The English monodix of this project was taken from the en-es language pair. Currently it has 7446 entries (3444 nouns, 1686 proper nouns, 1384 adjectives, 1243 other lemmas). I plan to update the English monodix with new entries of en-es pair.
2. Handling Bangla Enclitic
Morphological analyzer can't analyze some enclitics (For example, 'টি'). I've to add appropriate paradigm definitions to solve this problem.
3. Disambiguation
I'll write lexical selection rules for disambiguation of bidix output. These rules will be used by Apertium's lexical selection module.
4. Adding transfer rules
Bangla and English are not closely related languages. So transfer rules play an important role to produce meaningful translation. The transfer system has been identified as the weakest part of the current system. So I've to work a lot to improve this part.
I've already identified some problem with negative form of verbs and modal auxiliaries. For example,
আমি কাজ করি > I work আমি কাজ করি না > I work not (Should be: I don't work)
কাজটি করা উচিত > work doing @উচিত (Should be: The work should be done)
To identify other problems, first I'll translate several corpora using the translator. Then I'll post-edit these, and identify which rules I need to add or which rules I need to modify.
Why Google and Apertium should sponsor it?

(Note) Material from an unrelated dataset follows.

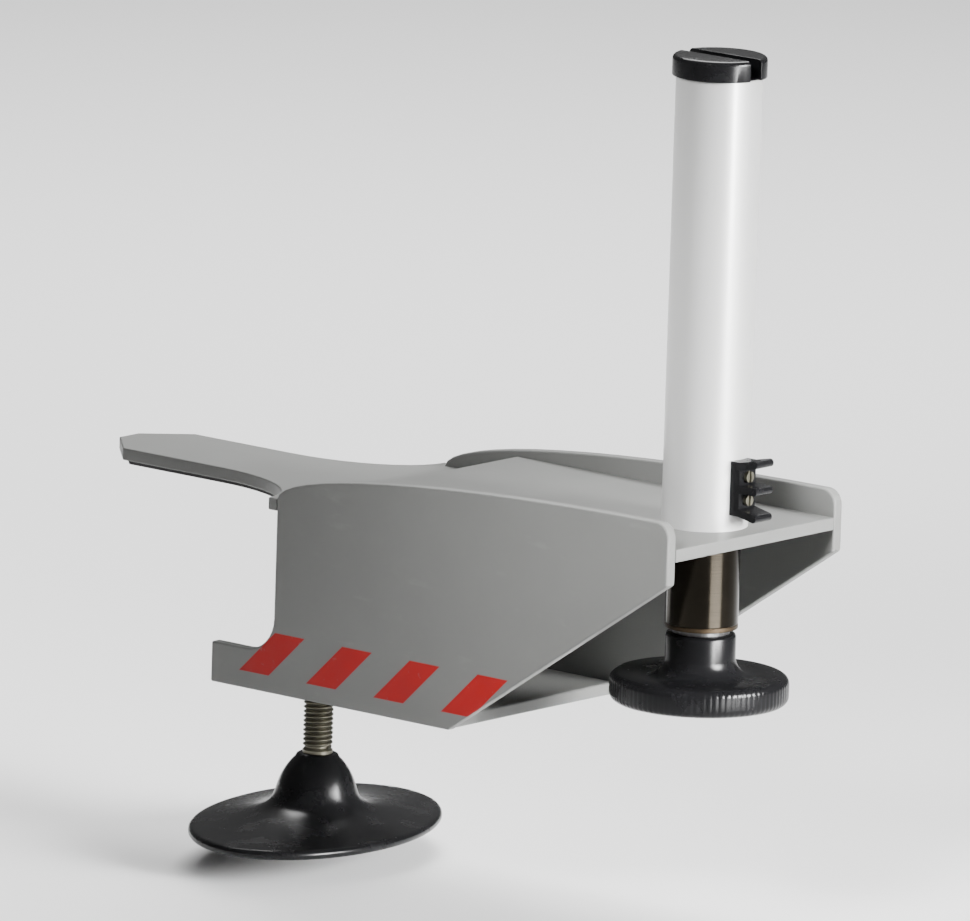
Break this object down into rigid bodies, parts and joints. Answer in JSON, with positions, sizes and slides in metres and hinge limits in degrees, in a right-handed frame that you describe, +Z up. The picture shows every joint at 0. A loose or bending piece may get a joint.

Bangla is the 7th most spoken language in the world, with about 220 million native users and 250 million total speakers (source: Wikipedia). But unfortunately there is no open source machine translation system, except the Apertium's one. If I can bring this language pair to release quality, it can help millions of people.
Work Plan
Community Bonding Period
Take a deeper look at the Apertium pipeline Reading the wiki pages in detail Prepare corpora which will be used to in the coding period Week 1
Add about 1200 nouns and 300 proper nouns in Bangla monodix Update English monodix using English-Spanish language pair Week 2
Add about 800 verbs, 300 adjectives, 250 adverbs and 150 other types of words in the Bangla monodix Deliverable (Week 1-2): Updated Bangla and English monodix, where Bangla monodix would have a 90% wiki coverage N.B.: Exact analysis on how many words should be added to the dictionary will be done in community bonding period Week 3-4
Update English-Bangla bidix to include the updated words from both Bangla and English monodix (Approximately 3000 new entry, containing words from both open and closed class) Deliverable (Week 3-4): Updated English-Bangla bidix Week 5
Updating morphological analyzer to handle Bangla enclitic Deliverable (Week 3-4): Updated morphological analyzer which can handle enclitics Week 6
Post-edit 2-3 corpora prepared during the community bonding period Analyze the corpora with their machine translated counterparts, calculate WER (Word Error Rate) Identify the areas with improvement opportunity Week 7-8
Writing lexical selection rules for disambiguation Writing tag definitions for PoS tagger, if necessary Deliverable (Week 6-8): A rules.xml file containing the lexical selection rules, and a .tsx file containing the tag definitions Week 9
Writing transfer rules for translating negative form of verbs properly Writing transfer rules for modal auxiliaries Week 10
Adding transfer rules for interrogative sentences Adding transfer rules for imperative and exclamatory sentences Week 11
Adding transfer rules for complex and compound sentences Adding other transfer rules based on the post-edit analysis of the corpora Deliverable (Week 9-11): Three updated transfer rule files Week 12
Running testvoc, creating and running regression tests Week 13
Evaluation, writing wiki pages Deliverable (Week 12-13): Final project
Skills and Expertise
Academic
Currently I'm a 3rd year student of Computer Science & Engineering department at Bangladesh University of Engineering & Technology. At university I've taken courses on Discrete Math, Data Structure, Algorithm, Automata Theory, Compiler. Besides, I've taken a Machine learning course provided by Coursera and successfully completed it.
Language
I'm a native speaker of Bangla. English is my second language. It's also the medium of my current study. I've studied Bangla grammar and English grammar in high school and college.
Programming
I know C++, Python and Java. Besides, I'm familiar with various Unix tools like sed, awk, grep. I regularly take part in competitive programming competitions. Here is my Codeforces profile.
Open-source Involvement
I've been involved in open source projects for a long time. Here are some of the open source projects I've worked on:
Ridmik Dictionary: It's an open source English-Bangla dictionary for Android, currently one of the most popular Bangla dictionaries for Android. I developed this when I was in 2nd year. Mothur: The Mothur project seeks to develop a single piece of open-source, expandable software to fill the bioinformatics needs of the microbial ecology community. I've worked in this project to implement confusion matrix. ACM-solutions: It's a collection of detailed analyses and solutions of problems taken from different online judges.